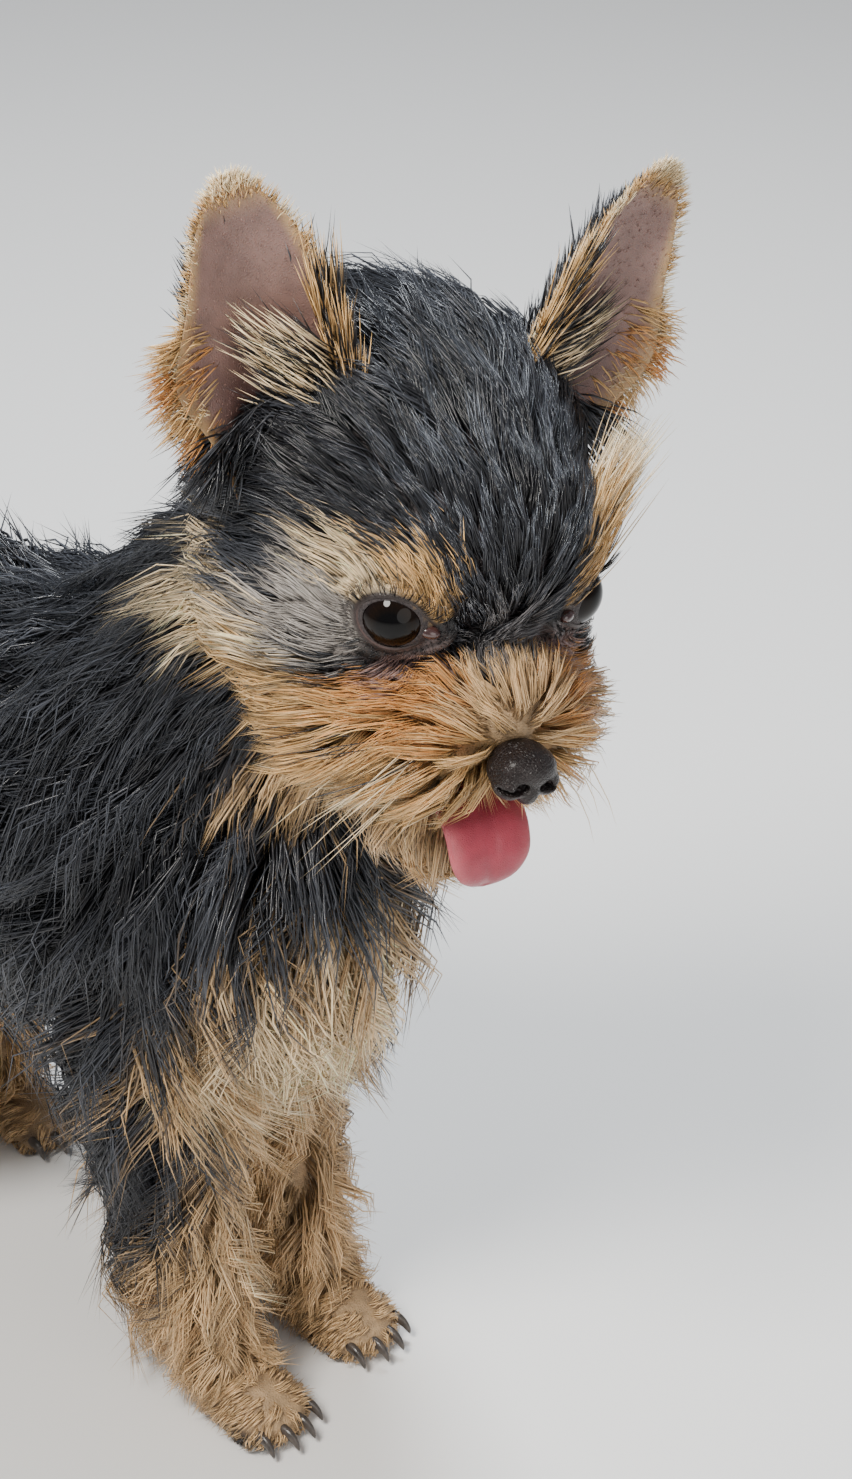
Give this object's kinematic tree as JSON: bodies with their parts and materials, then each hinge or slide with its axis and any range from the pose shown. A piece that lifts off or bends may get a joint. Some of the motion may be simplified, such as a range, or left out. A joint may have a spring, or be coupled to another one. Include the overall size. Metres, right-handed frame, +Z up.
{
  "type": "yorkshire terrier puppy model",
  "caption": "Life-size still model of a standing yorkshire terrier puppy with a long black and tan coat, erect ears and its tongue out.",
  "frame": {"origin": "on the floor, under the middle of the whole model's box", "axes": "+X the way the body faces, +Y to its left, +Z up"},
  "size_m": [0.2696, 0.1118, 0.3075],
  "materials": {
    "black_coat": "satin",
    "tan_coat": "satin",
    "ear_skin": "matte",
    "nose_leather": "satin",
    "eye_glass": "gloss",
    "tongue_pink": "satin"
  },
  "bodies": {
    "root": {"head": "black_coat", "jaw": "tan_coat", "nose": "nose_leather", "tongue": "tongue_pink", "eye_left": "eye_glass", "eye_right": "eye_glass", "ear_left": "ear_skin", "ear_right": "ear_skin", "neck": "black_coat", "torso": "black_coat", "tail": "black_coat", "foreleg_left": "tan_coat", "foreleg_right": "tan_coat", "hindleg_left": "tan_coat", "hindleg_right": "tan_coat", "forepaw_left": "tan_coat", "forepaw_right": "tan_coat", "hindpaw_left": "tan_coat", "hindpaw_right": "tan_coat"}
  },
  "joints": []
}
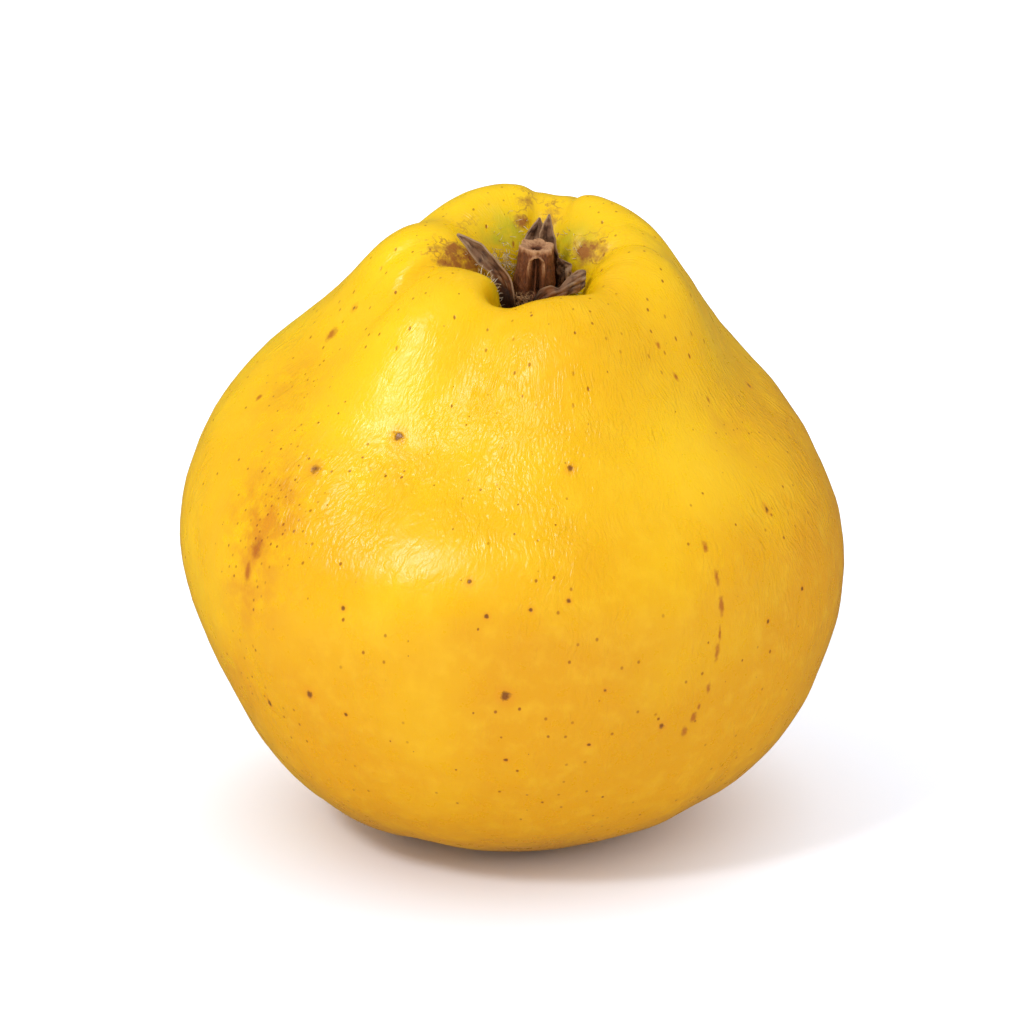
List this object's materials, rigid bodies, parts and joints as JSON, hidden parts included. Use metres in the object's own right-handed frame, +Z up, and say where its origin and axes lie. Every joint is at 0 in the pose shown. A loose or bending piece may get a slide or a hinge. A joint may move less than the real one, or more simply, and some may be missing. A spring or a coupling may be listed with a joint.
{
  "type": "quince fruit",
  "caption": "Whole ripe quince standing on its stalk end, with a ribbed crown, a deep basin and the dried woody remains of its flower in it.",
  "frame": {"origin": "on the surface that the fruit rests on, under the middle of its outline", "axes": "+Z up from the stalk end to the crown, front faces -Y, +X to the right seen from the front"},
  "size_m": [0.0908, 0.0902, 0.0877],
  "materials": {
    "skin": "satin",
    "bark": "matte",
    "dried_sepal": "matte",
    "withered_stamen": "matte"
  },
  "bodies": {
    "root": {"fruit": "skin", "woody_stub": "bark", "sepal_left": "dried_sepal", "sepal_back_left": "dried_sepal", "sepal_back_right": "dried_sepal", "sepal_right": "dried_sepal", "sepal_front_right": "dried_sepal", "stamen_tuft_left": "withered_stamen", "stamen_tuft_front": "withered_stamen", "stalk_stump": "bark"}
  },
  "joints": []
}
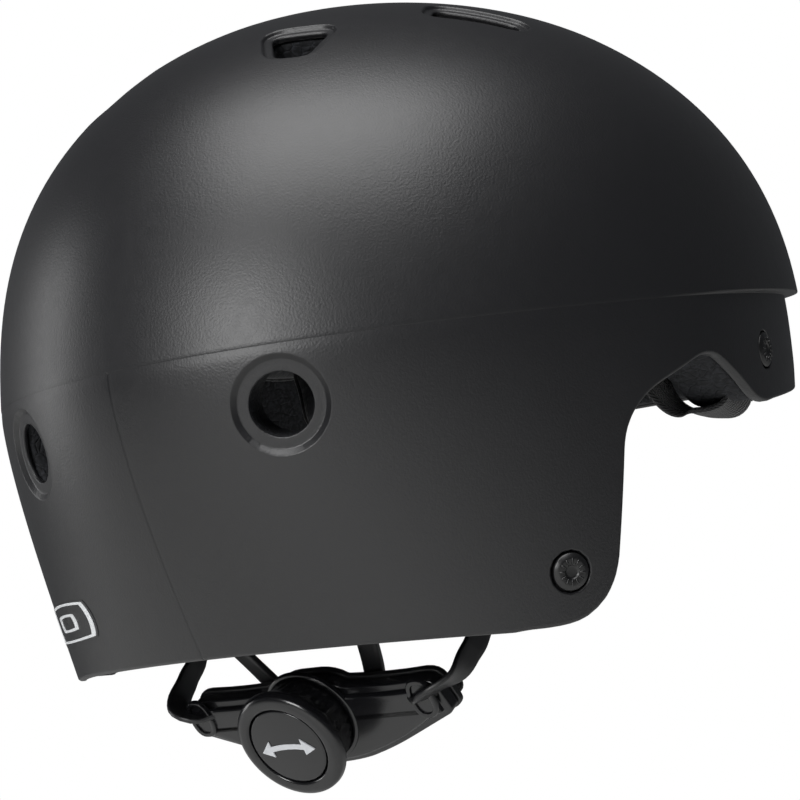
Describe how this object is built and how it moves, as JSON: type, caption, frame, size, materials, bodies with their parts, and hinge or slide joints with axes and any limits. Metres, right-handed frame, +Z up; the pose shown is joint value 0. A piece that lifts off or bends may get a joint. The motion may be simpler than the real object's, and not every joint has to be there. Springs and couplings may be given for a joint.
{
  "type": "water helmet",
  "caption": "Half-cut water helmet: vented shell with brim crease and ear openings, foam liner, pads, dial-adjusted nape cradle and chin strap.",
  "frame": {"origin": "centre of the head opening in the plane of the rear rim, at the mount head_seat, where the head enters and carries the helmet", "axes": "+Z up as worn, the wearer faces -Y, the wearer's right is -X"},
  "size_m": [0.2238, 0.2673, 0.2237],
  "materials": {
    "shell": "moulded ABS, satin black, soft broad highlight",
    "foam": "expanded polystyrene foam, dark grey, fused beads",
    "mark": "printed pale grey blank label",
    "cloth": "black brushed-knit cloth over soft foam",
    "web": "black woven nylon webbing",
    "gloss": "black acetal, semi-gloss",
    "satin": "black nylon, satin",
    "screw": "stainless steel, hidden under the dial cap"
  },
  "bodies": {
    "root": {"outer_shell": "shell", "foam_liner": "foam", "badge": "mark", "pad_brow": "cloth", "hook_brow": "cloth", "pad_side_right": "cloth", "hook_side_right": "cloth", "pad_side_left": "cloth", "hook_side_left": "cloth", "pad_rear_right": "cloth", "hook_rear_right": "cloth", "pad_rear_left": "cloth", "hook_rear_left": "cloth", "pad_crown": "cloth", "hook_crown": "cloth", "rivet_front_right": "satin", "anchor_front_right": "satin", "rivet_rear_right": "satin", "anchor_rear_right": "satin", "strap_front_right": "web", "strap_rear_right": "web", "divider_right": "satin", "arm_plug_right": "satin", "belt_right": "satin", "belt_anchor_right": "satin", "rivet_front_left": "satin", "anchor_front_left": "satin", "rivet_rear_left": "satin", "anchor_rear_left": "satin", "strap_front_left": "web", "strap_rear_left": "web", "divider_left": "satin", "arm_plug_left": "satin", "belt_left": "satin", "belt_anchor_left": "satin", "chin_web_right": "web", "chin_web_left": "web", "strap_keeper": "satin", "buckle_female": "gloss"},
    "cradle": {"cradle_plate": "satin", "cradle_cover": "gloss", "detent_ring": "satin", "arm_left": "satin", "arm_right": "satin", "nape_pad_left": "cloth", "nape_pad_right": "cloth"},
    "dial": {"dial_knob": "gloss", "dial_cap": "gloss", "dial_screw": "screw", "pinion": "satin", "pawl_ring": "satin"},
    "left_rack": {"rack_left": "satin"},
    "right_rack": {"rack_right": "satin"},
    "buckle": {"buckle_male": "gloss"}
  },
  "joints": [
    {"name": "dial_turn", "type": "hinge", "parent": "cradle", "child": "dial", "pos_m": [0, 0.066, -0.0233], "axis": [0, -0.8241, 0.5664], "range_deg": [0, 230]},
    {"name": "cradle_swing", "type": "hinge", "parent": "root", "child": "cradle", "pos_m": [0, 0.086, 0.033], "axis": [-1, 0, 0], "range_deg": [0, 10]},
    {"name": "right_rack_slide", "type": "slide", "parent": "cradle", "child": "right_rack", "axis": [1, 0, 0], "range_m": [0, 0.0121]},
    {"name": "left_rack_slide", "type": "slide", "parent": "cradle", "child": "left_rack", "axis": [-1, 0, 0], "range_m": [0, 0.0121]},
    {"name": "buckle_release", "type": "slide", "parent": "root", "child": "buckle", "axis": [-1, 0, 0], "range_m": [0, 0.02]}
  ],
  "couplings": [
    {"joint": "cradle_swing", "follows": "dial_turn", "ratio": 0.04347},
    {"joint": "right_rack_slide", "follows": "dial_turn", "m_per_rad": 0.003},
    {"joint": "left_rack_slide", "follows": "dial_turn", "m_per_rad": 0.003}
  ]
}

▶ [PROBLEM TO SOLVE]:
Each entry must be reproduced verbatim.

▶ [EXPECTED ANSWER]:
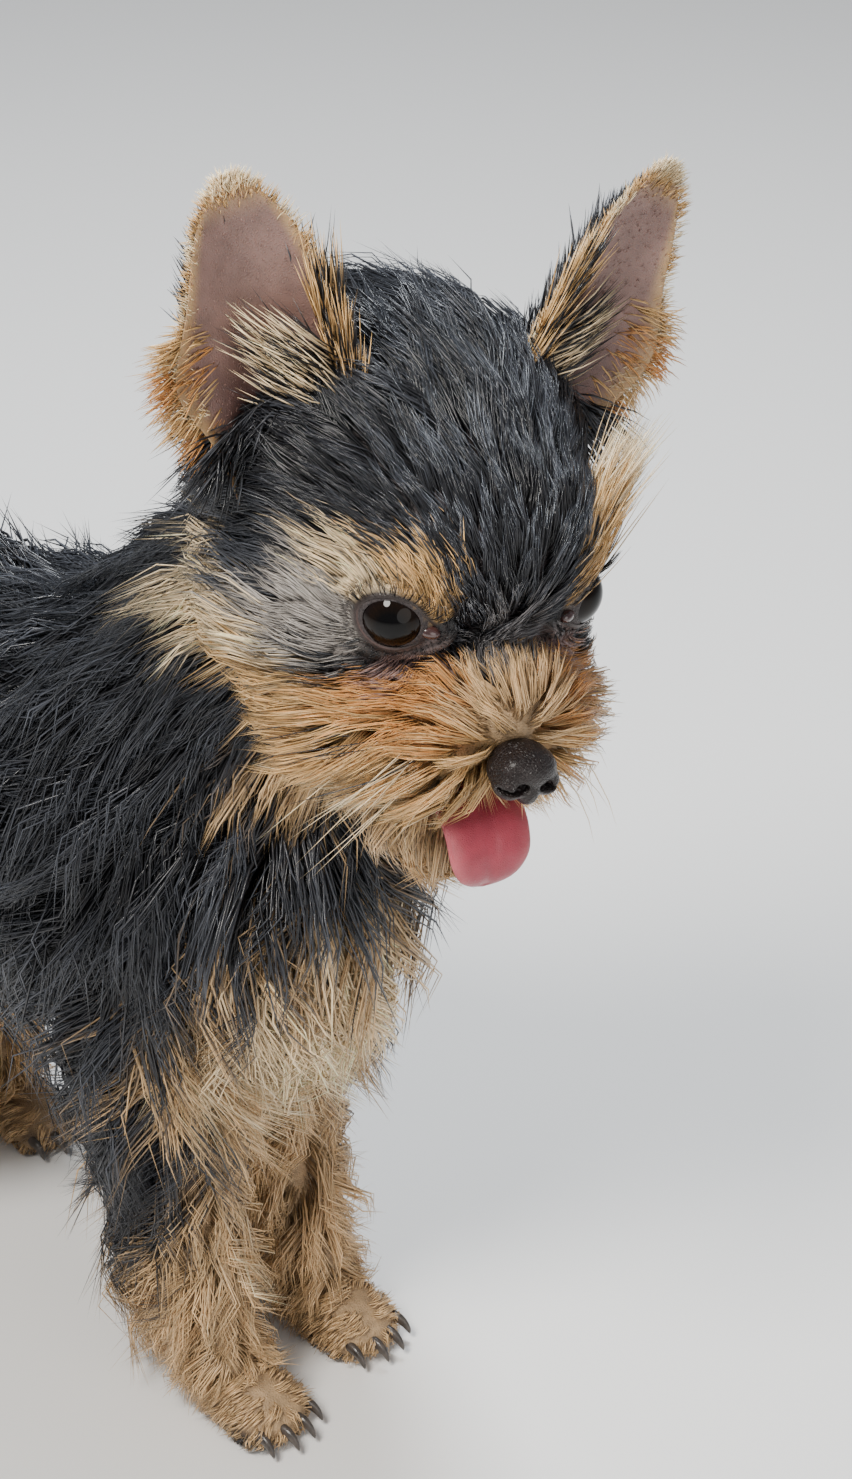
Give this object's kinematic tree as JSON: bodies with their parts and materials, then each hinge or slide with its axis and any range from the pose shown. A piece that lifts off or bends may get a joint. Some of the motion may be simplified, such as a range, or left out. A joint may have a spring, or be coupled to another one. Include the overall size. Metres, right-handed frame, +Z up.
{
  "type": "yorkshire terrier puppy model",
  "caption": "Life-size still model of a standing yorkshire terrier puppy with a long black and tan coat, erect ears and its tongue out.",
  "frame": {"origin": "on the floor, under the middle of the whole model's box", "axes": "+X the way the body faces, +Y to its left, +Z up"},
  "size_m": [0.2696, 0.1118, 0.3075],
  "materials": {
    "black_coat": "satin",
    "tan_coat": "satin",
    "ear_skin": "matte",
    "nose_leather": "satin",
    "eye_glass": "gloss",
    "tongue_pink": "satin"
  },
  "bodies": {
    "root": {"head": "black_coat", "jaw": "tan_coat", "nose": "nose_leather", "tongue": "tongue_pink", "eye_left": "eye_glass", "eye_right": "eye_glass", "ear_left": "ear_skin", "ear_right": "ear_skin", "neck": "black_coat", "torso": "black_coat", "tail": "black_coat", "foreleg_left": "tan_coat", "foreleg_right": "tan_coat", "hindleg_left": "tan_coat", "hindleg_right": "tan_coat", "forepaw_left": "tan_coat", "forepaw_right": "tan_coat", "hindpaw_left": "tan_coat", "hindpaw_right": "tan_coat"}
  },
  "joints": []
}
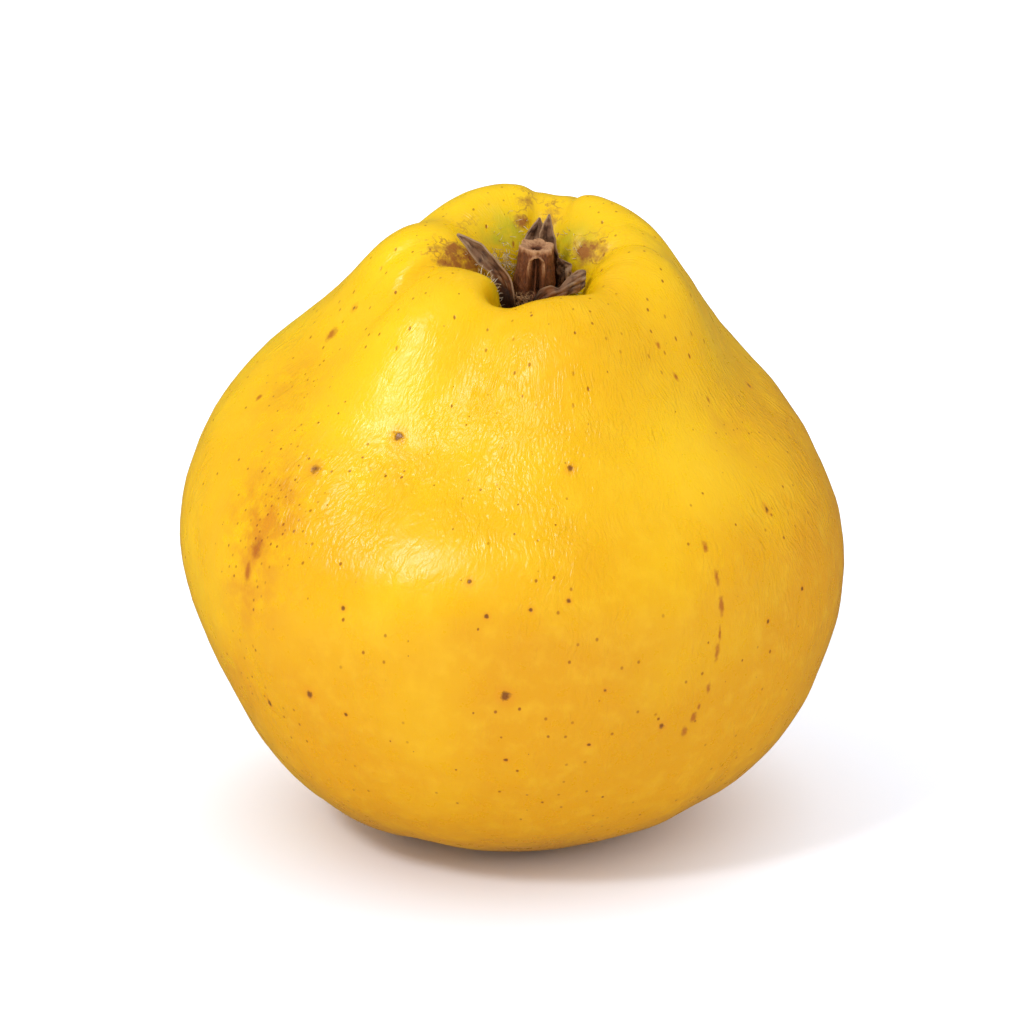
List this object's materials, rigid bodies, parts and joints as JSON, hidden parts included. Use metres in the object's own right-handed frame, +Z up, and say where its origin and axes lie. Every joint is at 0 in the pose shown. A loose or bending piece may get a slide or a hinge. A joint may move less than the real one, or more simply, and some may be missing. A spring or a coupling may be listed with a joint.
{
  "type": "quince fruit",
  "caption": "Whole ripe quince standing on its stalk end, with a ribbed crown, a deep basin and the dried woody remains of its flower in it.",
  "frame": {"origin": "on the surface that the fruit rests on, under the middle of its outline", "axes": "+Z up from the stalk end to the crown, front faces -Y, +X to the right seen from the front"},
  "size_m": [0.0908, 0.0902, 0.0877],
  "materials": {
    "skin": "satin",
    "bark": "matte",
    "dried_sepal": "matte",
    "withered_stamen": "matte"
  },
  "bodies": {
    "root": {"fruit": "skin", "woody_stub": "bark", "sepal_left": "dried_sepal", "sepal_back_left": "dried_sepal", "sepal_back_right": "dried_sepal", "sepal_right": "dried_sepal", "sepal_front_right": "dried_sepal", "stamen_tuft_left": "withered_stamen", "stamen_tuft_front": "withered_stamen", "stalk_stump": "bark"}
  },
  "joints": []
}
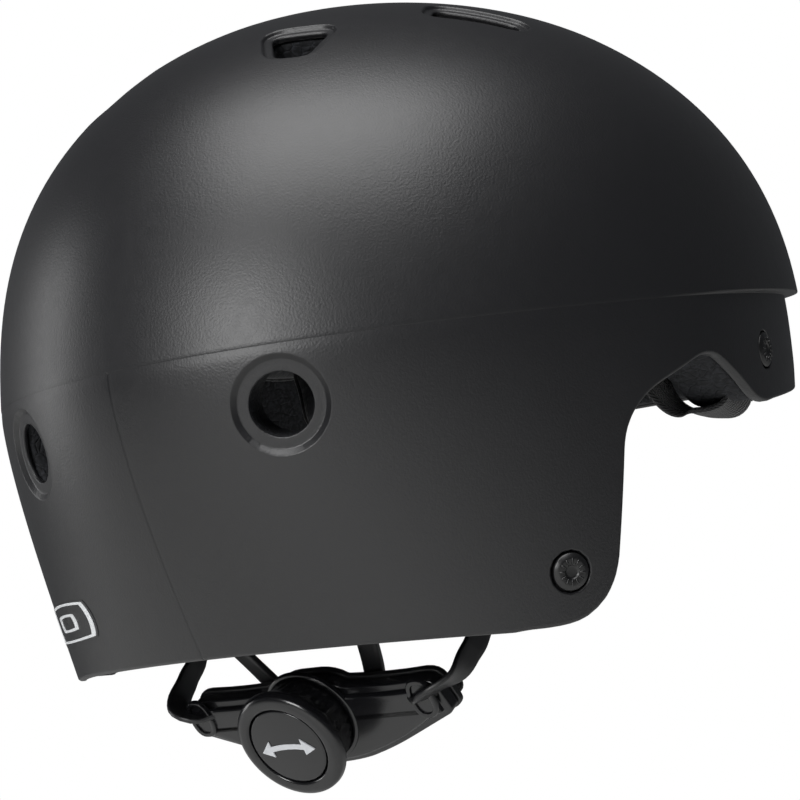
Describe how this object is built and how it moves, as JSON: type, caption, frame, size, materials, bodies with their parts, and hinge or slide joints with axes and any limits. Metres, right-handed frame, +Z up; the pose shown is joint value 0. A piece that lifts off or bends may get a joint. The motion may be simpler than the real object's, and not every joint has to be there. Springs and couplings may be given for a joint.
{
  "type": "water helmet",
  "caption": "Half-cut water helmet: vented shell with brim crease and ear openings, foam liner, pads, dial-adjusted nape cradle and chin strap.",
  "frame": {"origin": "centre of the head opening in the plane of the rear rim, at the mount head_seat, where the head enters and carries the helmet", "axes": "+Z up as worn, the wearer faces -Y, the wearer's right is -X"},
  "size_m": [0.2238, 0.2673, 0.2237],
  "materials": {
    "shell": "moulded ABS, satin black, soft broad highlight",
    "foam": "expanded polystyrene foam, dark grey, fused beads",
    "mark": "printed pale grey blank label",
    "cloth": "black brushed-knit cloth over soft foam",
    "web": "black woven nylon webbing",
    "gloss": "black acetal, semi-gloss",
    "satin": "black nylon, satin",
    "screw": "stainless steel, hidden under the dial cap"
  },
  "bodies": {
    "root": {"outer_shell": "shell", "foam_liner": "foam", "badge": "mark", "pad_brow": "cloth", "hook_brow": "cloth", "pad_side_right": "cloth", "hook_side_right": "cloth", "pad_side_left": "cloth", "hook_side_left": "cloth", "pad_rear_right": "cloth", "hook_rear_right": "cloth", "pad_rear_left": "cloth", "hook_rear_left": "cloth", "pad_crown": "cloth", "hook_crown": "cloth", "rivet_front_right": "satin", "anchor_front_right": "satin", "rivet_rear_right": "satin", "anchor_rear_right": "satin", "strap_front_right": "web", "strap_rear_right": "web", "divider_right": "satin", "arm_plug_right": "satin", "belt_right": "satin", "belt_anchor_right": "satin", "rivet_front_left": "satin", "anchor_front_left": "satin", "rivet_rear_left": "satin", "anchor_rear_left": "satin", "strap_front_left": "web", "strap_rear_left": "web", "divider_left": "satin", "arm_plug_left": "satin", "belt_left": "satin", "belt_anchor_left": "satin", "chin_web_right": "web", "chin_web_left": "web", "strap_keeper": "satin", "buckle_female": "gloss"},
    "cradle": {"cradle_plate": "satin", "cradle_cover": "gloss", "detent_ring": "satin", "arm_left": "satin", "arm_right": "satin", "nape_pad_left": "cloth", "nape_pad_right": "cloth"},
    "dial": {"dial_knob": "gloss", "dial_cap": "gloss", "dial_screw": "screw", "pinion": "satin", "pawl_ring": "satin"},
    "left_rack": {"rack_left": "satin"},
    "right_rack": {"rack_right": "satin"},
    "buckle": {"buckle_male": "gloss"}
  },
  "joints": [
    {"name": "dial_turn", "type": "hinge", "parent": "cradle", "child": "dial", "pos_m": [0, 0.066, -0.0233], "axis": [0, -0.8241, 0.5664], "range_deg": [0, 230]},
    {"name": "cradle_swing", "type": "hinge", "parent": "root", "child": "cradle", "pos_m": [0, 0.086, 0.033], "axis": [-1, 0, 0], "range_deg": [0, 10]},
    {"name": "right_rack_slide", "type": "slide", "parent": "cradle", "child": "right_rack", "axis": [1, 0, 0], "range_m": [0, 0.0121]},
    {"name": "left_rack_slide", "type": "slide", "parent": "cradle", "child": "left_rack", "axis": [-1, 0, 0], "range_m": [0, 0.0121]},
    {"name": "buckle_release", "type": "slide", "parent": "root", "child": "buckle", "axis": [-1, 0, 0], "range_m": [0, 0.02]}
  ],
  "couplings": [
    {"joint": "cradle_swing", "follows": "dial_turn", "ratio": 0.04347},
    {"joint": "right_rack_slide", "follows": "dial_turn", "m_per_rad": 0.003},
    {"joint": "left_rack_slide", "follows": "dial_turn", "m_per_rad": 0.003}
  ]
}